Key Points to Remember
- An equation is a statement that two expressions are equal.
- The solution of an equation is the value of the variable that makes it true.
- Balance method: Perform the same operation on both sides to keep the equation balanced.
- Use the inverse operation: addition undoes subtraction, multiplication undoes division.
- Always check your answer by substituting it back into the original equation.
- LHS must equal RHS after substitution for the answer to be correct.
- Simple equations have only one variable with power 1.
- Equations can be solved by trial and error (for simple cases) or by the balance method (for all cases).
Practice Problems
- Solve: x + 11 = 20
- Solve: x − 6 = −3
- Solve: 4x = 32
- Solve: x/5 = 9
- Solve: 3x + 7 = 22
- Solve: 2x − 5 = x + 3
- Solve: x/2 + 4 = 10
- If the sum of a number and 15 is 42, find the number by forming and solving an equation.
Frequently Asked Questions
Q1. What is a simple equation?
A simple equation (or linear equation) is a mathematical statement with an equals sign where the unknown variable has power 1. For example, x + 5 = 12 and 3x = 21 are simple equations.

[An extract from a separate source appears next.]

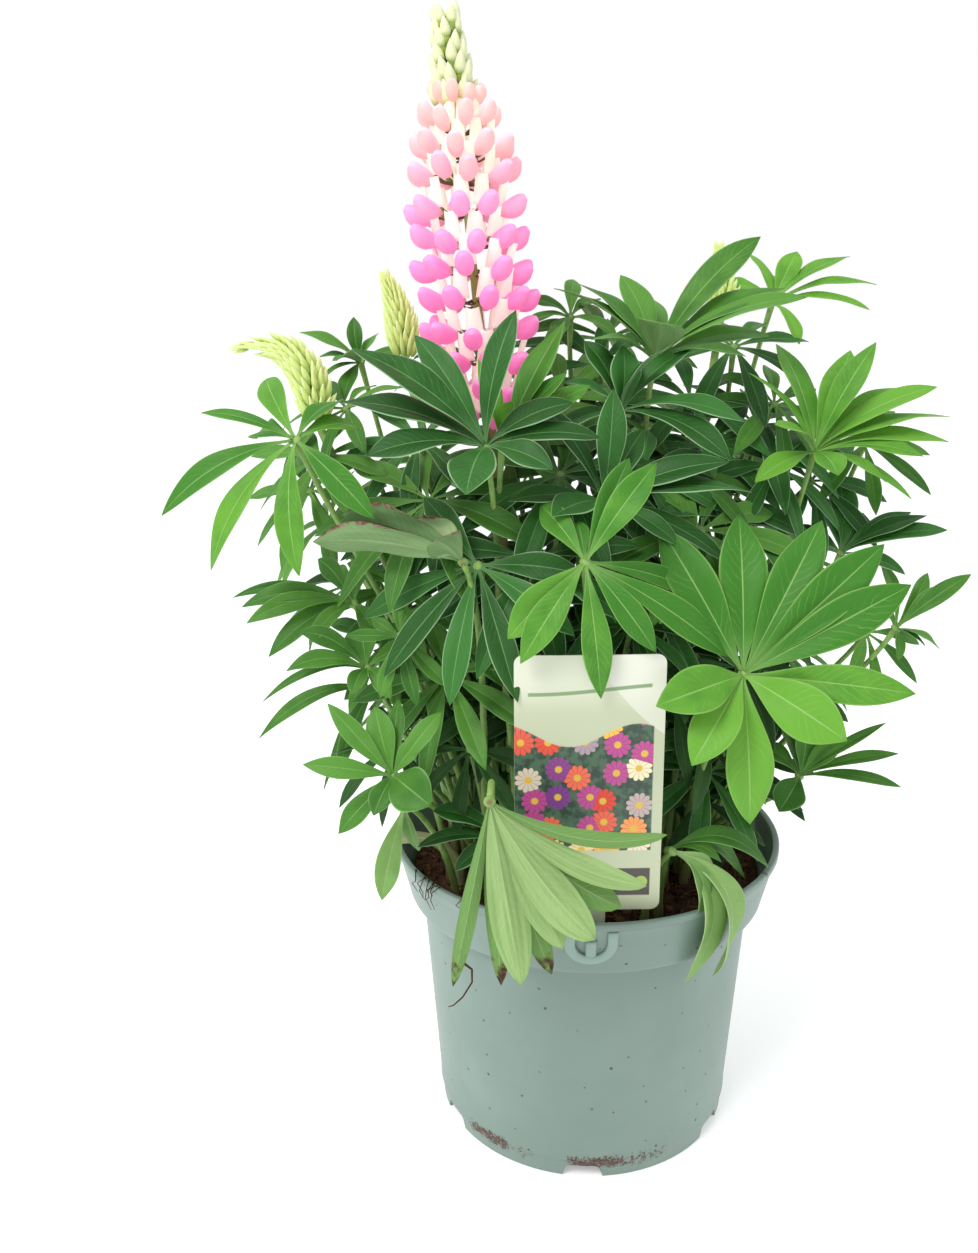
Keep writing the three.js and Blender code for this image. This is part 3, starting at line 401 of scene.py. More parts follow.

Q2. What is the balance method?
The balance method means performing the same operation on both sides of the equation. If you add 5 to the left side, you must add 5 to the right side too. This keeps the equation balanced, like a weighing scale.
Q3. Why should we check the solution?
Checking ensures your answer is correct. Substitute your answer back into the original equation. If the left side equals the right side, your solution is correct.
Q4. What is the inverse of multiplication?
Division is the inverse of multiplication. If 3x = 21, you divide both sides by 3 to get x = 7. Similarly, addition is the inverse of subtraction.
Q5. Can the solution of an equation be negative?
Yes. For example, x + 10 = 3 gives x = −7. The solution depends on the equation and can be positive, negative, or zero.
Q6. Can the solution be a fraction or decimal?
Yes. For example, 2x = 5 gives x = 5/2 = 2.5. Not all equations have whole number solutions.